Sadly, I do not remember who said it.
“Speed is Life” — Ancient Gorn Proverb (according to the Tactics Manual)
“Use your Tractors, Dammit!” — Sign above the doors leading to the simulators, Star Fleet Academy
The licensing rules for SFB preclude them from using names (except for races and technologies) from the TV show, so its just a “Federation Heavy Cruiser” instead of Enterprise, and a “Legendary Captain” instead of “Kirk.” The license was negotiated for a song before the movies, and Paramount would love to revoke it to resell to a higher bidder, so the owners are careful to color inside the lines.
The player aid was dense; probably every key mapped to a command you could issue.
I think FedComm is superior in many ways to the original.
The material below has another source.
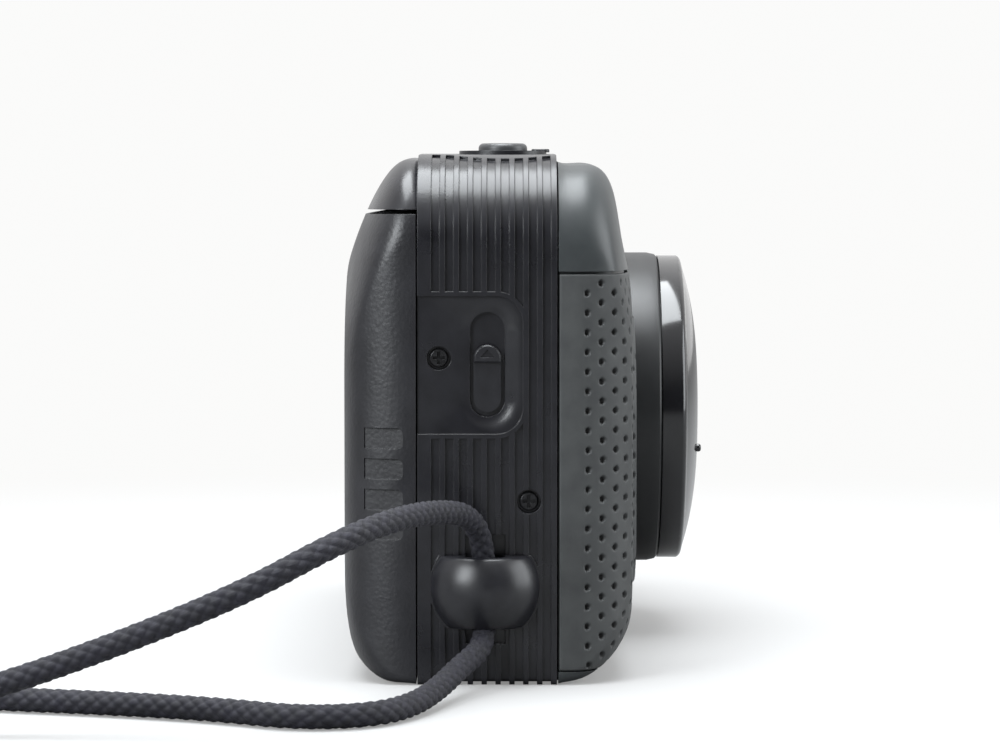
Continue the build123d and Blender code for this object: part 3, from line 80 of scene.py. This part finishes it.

It may be more accessible, but it is also more interactive. Being able to spend energy to tweak your inter-turn speed (speed up AND slow down) and direction was a brilliant design decision.
I played an SFB game for hours. In the end, my ship traced out a half circle. The same amount of turns in a FedComm game, going the same speeds, you have more options, and your paths can become very interesting. It feels more cat and mouse I guess.
I have played this once or twice with fans of the game. I thoroughly enjoyed the experience because they loved the game so much. Its probably not something I would seek out on my own, but I absolutely appreciate it as a game. It is very much worthy of a spot on this list or a hall of fame. Though my lack of knowledge here has me wondering about its influence on more recent fare.